Three Minutes – A Lengthening from Super Ltd. grossed an estimated $7K on two screens for a PSA of $3,516. Narrated by Helena Bonham Carter, directed by Bianca Stigter and executive produced by Steve McQueen. A discovery of three minutes of footage from a Jewish community in Poland in 1938. Shot by David Kurtz in 1938, they are the only moving images remaining of the Jewish inhabitants of Nasielsk, Poland before the Holocaust. The film explores the human stories hidden within.
Holdovers: Lionsgate’s Fall grossed $1.3 million in week two in 1,548 theaters for a cume of $4.9 million.
Mack & Rita became Gravitas Ventures’ highest grossing film theatrically, passing the $2M mark.
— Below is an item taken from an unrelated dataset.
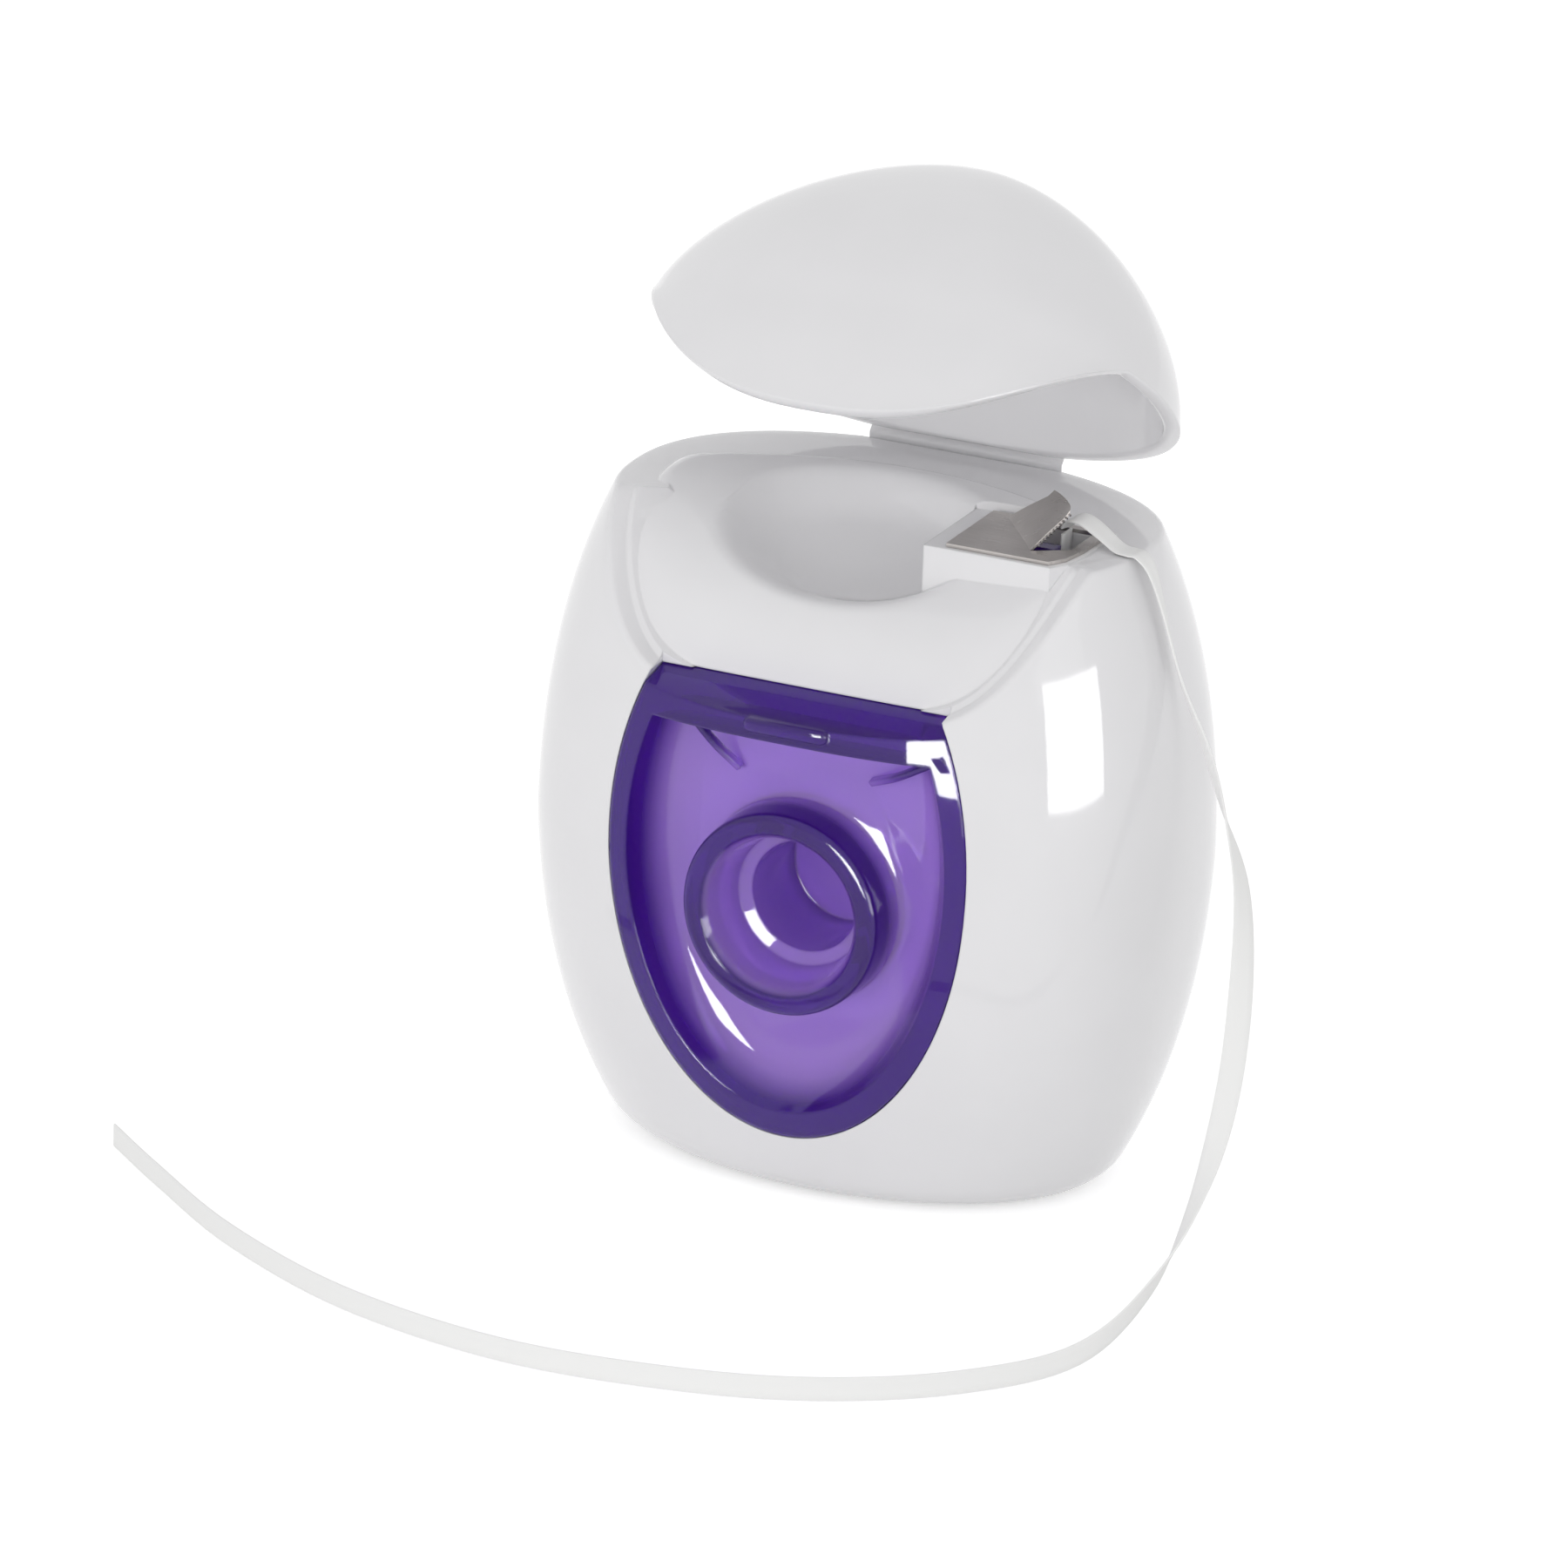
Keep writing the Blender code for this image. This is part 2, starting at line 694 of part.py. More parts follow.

The Diane Keaton, Elizabeth Lail-starrer took in $330k in 1,400 locations in week two for a domestic cume through Sunday of $2.030M.
Roadside Attractions and Vertical Entertainment’s Emily The Criminal with Aubrey Plaza grossed an estimated $385,170 on 483 screens for a cume to date of $ 1.42M. Also week two.
A24’s Bodies Bodies Bodies added 1,250 theaters for estimated $2.4 million weekend and a cume of $7.4M. Week three.
Bleecker Street is estimating A Love Song will gross $54,890 in its fourth weekend on 107 screens for a cume of $145.9K.
Neon’s Fire Of Love (another National Geographic Documentary Films Production), in week seven, reported an estimated $37K for an $878K cume.